Until her death, Parker lived at Heritage House Convalescent Center, a retirement community in Shelbyville, Indiana. In April 2007, at the age of 114, she met with the second-oldest Indiana inhabitant and then-fifth-oldest living person in the world, Bertha Fry. Fry, who lived in Muncie, Indiana, was 113 at the time, which set the highest combined age for a meeting of two supercentenarians, at 227 years and 142 days. Parker lived in the same home as Sandy Allen, the tallest living woman verified by Guinness World Records, until Allen’s death on 13 August 2008.

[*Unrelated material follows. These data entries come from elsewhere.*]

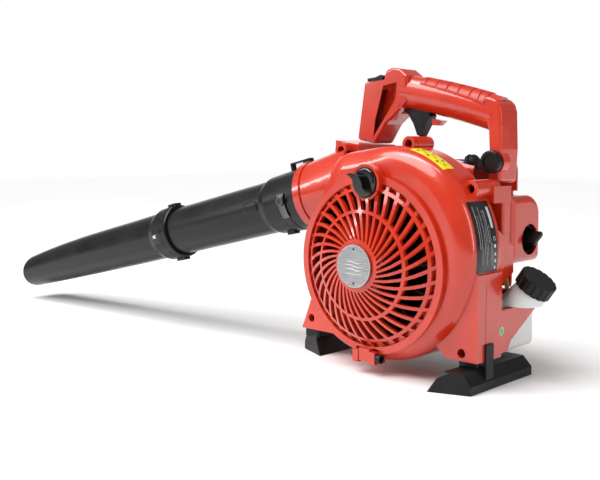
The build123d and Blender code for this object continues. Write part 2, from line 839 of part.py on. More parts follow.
def make_carburettor():
    with BuildPart() as insulator_block:
        with BuildSketch(rear(38)):
            with Locations((CRANK_Y, INTAKE_Z)):
                RectangleRounded(38, 28, 4)
                Circle(7, mode=Mode.SUBTRACT)
        extrude(amount=9)
    insulator_block.part.label = "insulator_block"
    export_step(insulator_block.part, "parts/insulator_block.step")
    with BuildPart() as carburetor:
        with BuildSketch(rear(47)):
            with Locations((CRANK_Y, INTAKE_Z - 1)):
                RectangleRounded(32, 30, 3)
        extrude(amount=34)
        with BuildSketch(level(PUMP_Z)):
            with Locations((64, CRANK_Y)):
                RectangleRounded(30, 36, 4)
        extrude(amount=5)
        with BuildSketch(rear(40)):
            with Locations((CRANK_Y, INTAKE_Z)):
                Circle(7)
        extrude(amount=60, mode=Mode.SUBTRACT)
    carburetor.part.label = "carburetor"
    export_step(carburetor.part, "parts/carburetor.step")
    with BuildPart() as primer_bulb:
        with BuildSketch(level(PUMP_Z - RUN)):
            with Locations((64, CRANK_Y)):
                Circle(9.5)
        extrude(amount=-10)
        fillet(primer_bulb.faces().sort_by(Axis.Z)[0].edges(), 7)
    primer_bulb.part.label = "primer_bulb"
    export_step(primer_bulb.part, "parts/primer_bulb.step")


COVER_Y = (92.0, 156.0)
COVER_Z = (125.0, 201.0)
COVER_REAR = 124.0
CHOKE = (131.0, 151.0)   # y, z of the choke


def cover_outline(x, inset):
    width = COVER_Y[1] - COVER_Y[0] - 2 * inset
    height = COVER_Z[1] - COVER_Z[0] - 2 * inset
    with BuildSketch(rear(x)) as outline:
        with Locations(((COVER_Y[0] + COVER_Y[1]) / 2, (COVER_Z[0] + COVER_Z[1]) / 2)):
            Rectangle(width, height)
        fillet(outline.vertices().group_by(Axis.X)[-1].sort_by(Axis.Y)[-1:], 24 - inset)
        fillet(outline.vertices().group_by(Axis.X)[-1].sort_by(Axis.Y)[:1], 9 - inset)
    return outline.sketch


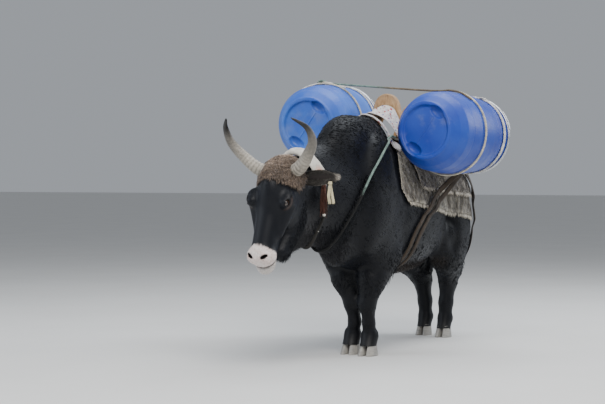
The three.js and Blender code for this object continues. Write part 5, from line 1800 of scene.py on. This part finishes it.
def trunk_table():
    ys = np.linspace(-200, 860, 108)
    angles = np.radians(np.linspace(0, 150, 101))
    y, a = (g.ravel() for g in np.meshgrid(ys, angles, indexing="ij"))
    zero = np.zeros(len(y))
    reach = trunk_reach(np.stack([zero, y, zero + AXIS], 1), np.stack([np.sin(a), zero, np.cos(a)], 1), 480, 22)
    return ys, angles, reach.reshape(len(ys), len(angles))


def rug_points(upper, s, t, table):
    ys, angles, reach = table

    def radius(y, a):
        u = np.clip((y - ys[0]) / (ys[1] - ys[0]), 0, len(ys) - 1.001)
        v = np.clip(np.abs(a) / (angles[1] - angles[0]), 0, len(angles) - 1.001)
        i, j = u.astype(int), v.astype(int)
        u, v = u - i, v - j
        return (
            reach[i, j] * (1 - u) * (1 - v) + reach[i + 1, j] * u * (1 - v)
            + reach[i, j + 1] * (1 - u) * v + reach[i + 1, j + 1] * u * v
        )

    hem_angle = np.empty(len(ys))
    for k, y in enumerate(ys):
        zs = AXIS + reach[k] * np.cos(angles)
        hem_angle[k] = np.interp(-rug_hem(y, upper), -zs, angles)
    y = rug_front(900, upper) * (1 - t) + rug_rear(900, upper) * t
    for _ in range(26):
        a = s * np.interp(y, ys, hem_angle)
        z = AXIS + radius(y, a) * np.cos(a)
        goal = rug_front(z, upper) * (1 - t) + rug_rear(z, upper) * t
        y = y + 0.5 * (goal - y)
    a = s * np.interp(y, ys, hem_angle)
    r = radius(y, a)
    return np.stack([r * np.sin(a), y, AXIS + r * np.cos(a)], 1)


def rug_material(name):
    m = Nodes(name, roughness=0.95, specular=0.1, sheen=0.3)
    pile = m.noise(m.place((420, 420, 110)), 1.0, 5, 0.7)
    clumps = m.noise(m.place((70, 70, 24)), 1.0, 4)
    colour = m.times(m.tint(), m.ramp(pile, (0.3, 0.45), (0.7, 1.35)))
    m.colour(m.times(colour, m.ramp(clumps, (0.3, 0.6), (0.7, 1.25))))
    m.bump(m.math("ADD", m.math("MULTIPLY", pile, 0.5), clumps), 0.8, 0.005)
    return m.material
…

Parker enjoyed reading and reciting poetry, especially the works of James Whitcomb Riley, and according to family liked to quote his poetry to visitors. She read the newspaper every day, enjoyed cards from well-wishers, and often sent autographs to people asking for them. In 2007, she received a letter from President George W. Bush on her 114th birthday, who thanked her for “sharing her wisdom and experiences” with younger generations. Also at that time, she was given the key to the city of Shelbyville from the Mayor and was visited by the state Governor and Senator.
The Heritage House Convalescent Center planned two separate birthday parties to celebrate her 115th birthday. At each one, they released 115 multicolored balloons, because she enjoyed watching balloons float into the sky. Parker died at a nursing home in Indiana, on 26 November 2008, at age 115 years, 220 days. She was buried in Shelbyville’s Miller Cemetery.